Return the complete listing that follows, with each line reproduced exactly.

Start of Recorded data

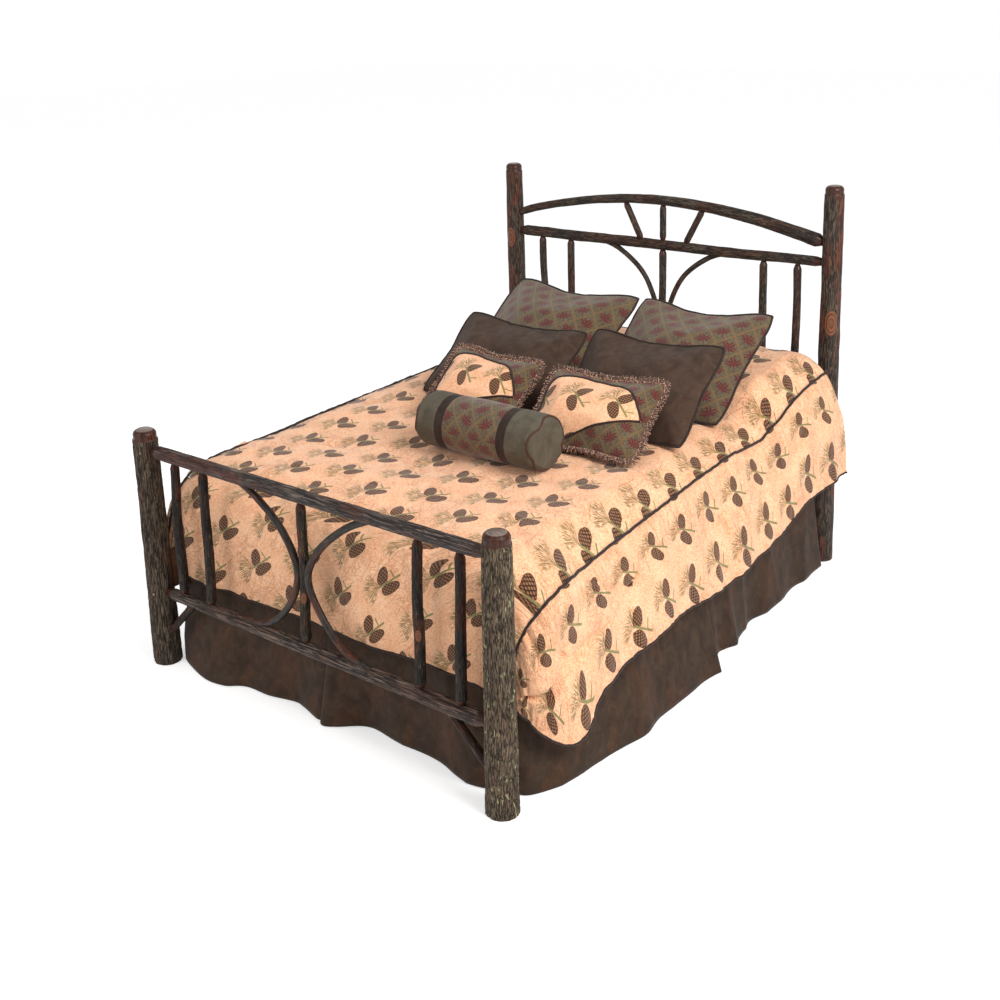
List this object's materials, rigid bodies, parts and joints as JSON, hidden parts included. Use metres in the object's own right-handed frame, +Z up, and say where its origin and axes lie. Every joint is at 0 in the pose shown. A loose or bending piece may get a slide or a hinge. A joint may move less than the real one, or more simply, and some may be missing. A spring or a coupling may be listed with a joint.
{
  "type": "rustic log bed",
  "caption": "Log-framed double bed with bowed pole headboard, footboard with bent hoops, slatted base, and a dressed mattress with skirt, comforter, shams and a round bolster.",
  "frame": {"origin": "middle of the frame's plan, on the floor", "axes": "+X across the bed to the right as seen from the foot, +Y from the foot to the head, +Z up"},
  "size_m": [1.9467, 2.3516, 1.6282],
  "materials": {
    "ridged_bark_log": "furrowed bark under a satin clear coat",
    "smooth_bark_pole": "smooth bark under a satin clear coat",
    "oak_pin": "satin",
    "stained_pine": "matt stain",
    "zinc_steel": "zinc plated",
    "leg_pad": "matt",
    "box_spring_cloth": "matt woven",
    "mattress_ticking": "matt quilted",
    "brown_suede": "brushed suede",
    "pine_cone_chenille": "matt chenille",
    "brush_fringe": "cut threads",
    "leaf_lattice_cloth": "matt jacquard",
    "white_cotton": "matt woven"
  },
  "bodies": {
    "root": {"accent_fringe_left": "brush_fringe", "accent_fringe_right": "brush_fringe", "accent_pillow_left": "pine_cone_chenille", "accent_pillow_right": "pine_cone_chenille", "arch_ray_centre": "smooth_bark_pole", "arch_ray_left": "smooth_bark_pole", "arch_ray_right": "smooth_bark_pole", "bolster": "leaf_lattice_cloth", "box_spring": "box_spring_cloth", "centre_beam": "stained_pine", "centre_legs": "stained_pine", "comforter": "pine_cone_chenille", "euro_sham_left": "leaf_lattice_cloth", "euro_sham_right": "leaf_lattice_cloth", "foot_bottom_rail": "ridged_bark_log", "foot_brace_left": "smooth_bark_pole", "foot_brace_right": "smooth_bark_pole", "foot_hoop_left": "smooth_bark_pole", "foot_hoop_right": "smooth_bark_pole", "foot_post_left": "ridged_bark_log", "foot_post_right": "ridged_bark_log", "foot_spindle_centre": "smooth_bark_pole", "foot_spindle_inner_left": "smooth_bark_pole", "foot_spindle_inner_right": "smooth_bark_pole", "foot_spindle_outer_left": "smooth_bark_pole", "foot_spindle_outer_right": "smooth_bark_pole", "foot_top_rail": "ridged_bark_log", "head_arch_rail": "smooth_bark_pole", "head_branch_left": "smooth_bark_pole", "head_branch_right": "smooth_bark_pole", "head_lower_rail": "ridged_bark_log", "head_middle_rail": "ridged_bark_log", "head_post_left": "ridged_bark_log", "head_post_right": "ridged_bark_log", "head_spindle_centre": "smooth_bark_pole", "head_spindle_inner_left": "smooth_bark_pole", "head_spindle_inner_right": "smooth_bark_pole", "head_spindle_outer_left": "smooth_bark_pole", "head_spindle_outer_right": "smooth_bark_pole", "leg_shoes": "leg_pad", "mattress": "mattress_ticking", "plate_screws": "zinc_steel", "post_slot_plates": "zinc_steel", "rail_tenon_pins": "oak_pin", "side_rail_hook_plates": "zinc_steel", "side_rail_left": "stained_pine", "side_rail_right": "stained_pine", "skirt_deck": "brown_suede", "skirt_foot": "brown_suede", "skirt_left": "brown_suede", "skirt_right": "brown_suede", "slat_cleat_left": "stained_pine", "slat_cleat_right": "stained_pine", "slats": "stained_pine", "sleeping_pillow_left": "white_cotton", "sleeping_pillow_right": "white_cotton", "suede_sham_left": "brown_suede", "suede_sham_right": "brown_suede"}
  },
  "joints": []
}
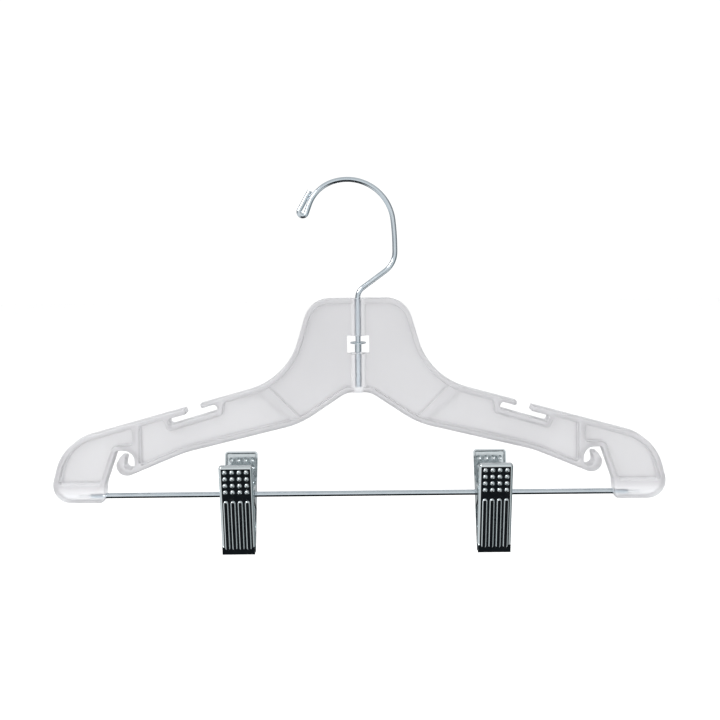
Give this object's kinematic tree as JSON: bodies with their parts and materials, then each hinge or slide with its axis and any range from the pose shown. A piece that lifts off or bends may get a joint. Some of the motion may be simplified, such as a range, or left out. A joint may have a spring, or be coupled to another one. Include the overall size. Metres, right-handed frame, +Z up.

End of Recorded data

_Complete response_
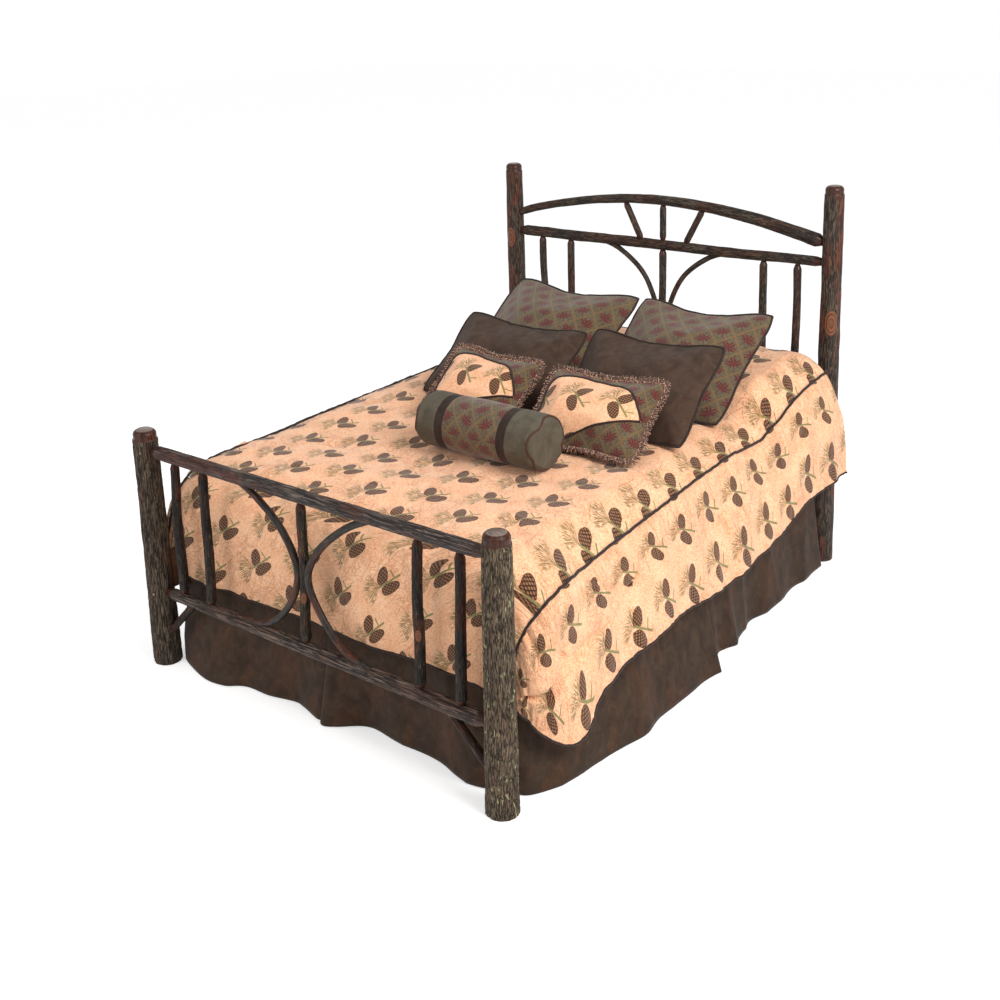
List this object's materials, rigid bodies, parts and joints as JSON, hidden parts included. Use metres in the object's own right-handed frame, +Z up, and say where its origin and axes lie. Every joint is at 0 in the pose shown. A loose or bending piece may get a slide or a hinge. A joint may move less than the real one, or more simply, and some may be missing. A spring or a coupling may be listed with a joint.
{
  "type": "rustic log bed",
  "caption": "Log-framed double bed with bowed pole headboard, footboard with bent hoops, slatted base, and a dressed mattress with skirt, comforter, shams and a round bolster.",
  "frame": {"origin": "middle of the frame's plan, on the floor", "axes": "+X across the bed to the right as seen from the foot, +Y from the foot to the head, +Z up"},
  "size_m": [1.9467, 2.3516, 1.6282],
  "materials": {
    "ridged_bark_log": "furrowed bark under a satin clear coat",
    "smooth_bark_pole": "smooth bark under a satin clear coat",
    "oak_pin": "satin",
    "stained_pine": "matt stain",
    "zinc_steel": "zinc plated",
    "leg_pad": "matt",
    "box_spring_cloth": "matt woven",
    "mattress_ticking": "matt quilted",
    "brown_suede": "brushed suede",
    "pine_cone_chenille": "matt chenille",
    "brush_fringe": "cut threads",
    "leaf_lattice_cloth": "matt jacquard",
    "white_cotton": "matt woven"
  },
  "bodies": {
    "root": {"accent_fringe_left": "brush_fringe", "accent_fringe_right": "brush_fringe", "accent_pillow_left": "pine_cone_chenille", "accent_pillow_right": "pine_cone_chenille", "arch_ray_centre": "smooth_bark_pole", "arch_ray_left": "smooth_bark_pole", "arch_ray_right": "smooth_bark_pole", "bolster": "leaf_lattice_cloth", "box_spring": "box_spring_cloth", "centre_beam": "stained_pine", "centre_legs": "stained_pine", "comforter": "pine_cone_chenille", "euro_sham_left": "leaf_lattice_cloth", "euro_sham_right": "leaf_lattice_cloth", "foot_bottom_rail": "ridged_bark_log", "foot_brace_left": "smooth_bark_pole", "foot_brace_right": "smooth_bark_pole", "foot_hoop_left": "smooth_bark_pole", "foot_hoop_right": "smooth_bark_pole", "foot_post_left": "ridged_bark_log", "foot_post_right": "ridged_bark_log", "foot_spindle_centre": "smooth_bark_pole", "foot_spindle_inner_left": "smooth_bark_pole", "foot_spindle_inner_right": "smooth_bark_pole", "foot_spindle_outer_left": "smooth_bark_pole", "foot_spindle_outer_right": "smooth_bark_pole", "foot_top_rail": "ridged_bark_log", "head_arch_rail": "smooth_bark_pole", "head_branch_left": "smooth_bark_pole", "head_branch_right": "smooth_bark_pole", "head_lower_rail": "ridged_bark_log", "head_middle_rail": "ridged_bark_log", "head_post_left": "ridged_bark_log", "head_post_right": "ridged_bark_log", "head_spindle_centre": "smooth_bark_pole", "head_spindle_inner_left": "smooth_bark_pole", "head_spindle_inner_right": "smooth_bark_pole", "head_spindle_outer_left": "smooth_bark_pole", "head_spindle_outer_right": "smooth_bark_pole", "leg_shoes": "leg_pad", "mattress": "mattress_ticking", "plate_screws": "zinc_steel", "post_slot_plates": "zinc_steel", "rail_tenon_pins": "oak_pin", "side_rail_hook_plates": "zinc_steel", "side_rail_left": "stained_pine", "side_rail_right": "stained_pine", "skirt_deck": "brown_suede", "skirt_foot": "brown_suede", "skirt_left": "brown_suede", "skirt_right": "brown_suede", "slat_cleat_left": "stained_pine", "slat_cleat_right": "stained_pine", "slats": "stained_pine", "sleeping_pillow_left": "white_cotton", "sleeping_pillow_right": "white_cotton", "suede_sham_left": "brown_suede", "suede_sham_right": "brown_suede"}
  },
  "joints": []
}
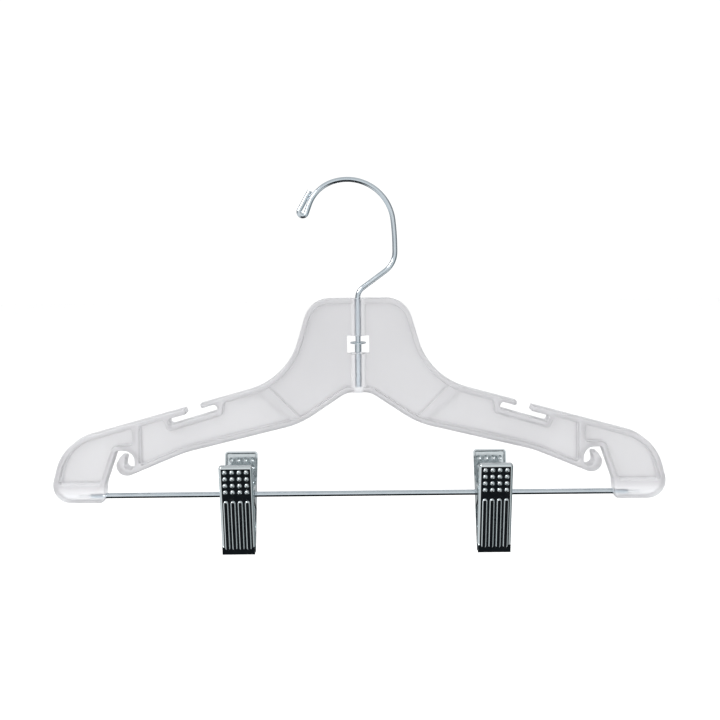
Give this object's kinematic tree as JSON: bodies with their parts and materials, then each hinge or slide with its axis and any range from the pose shown. A piece that lifts off or bends may get a joint. Some of the motion may be simplified, such as a range, or left out. A joint may have a spring, or be coupled to another one. Include the overall size. Metres, right-handed frame, +Z up.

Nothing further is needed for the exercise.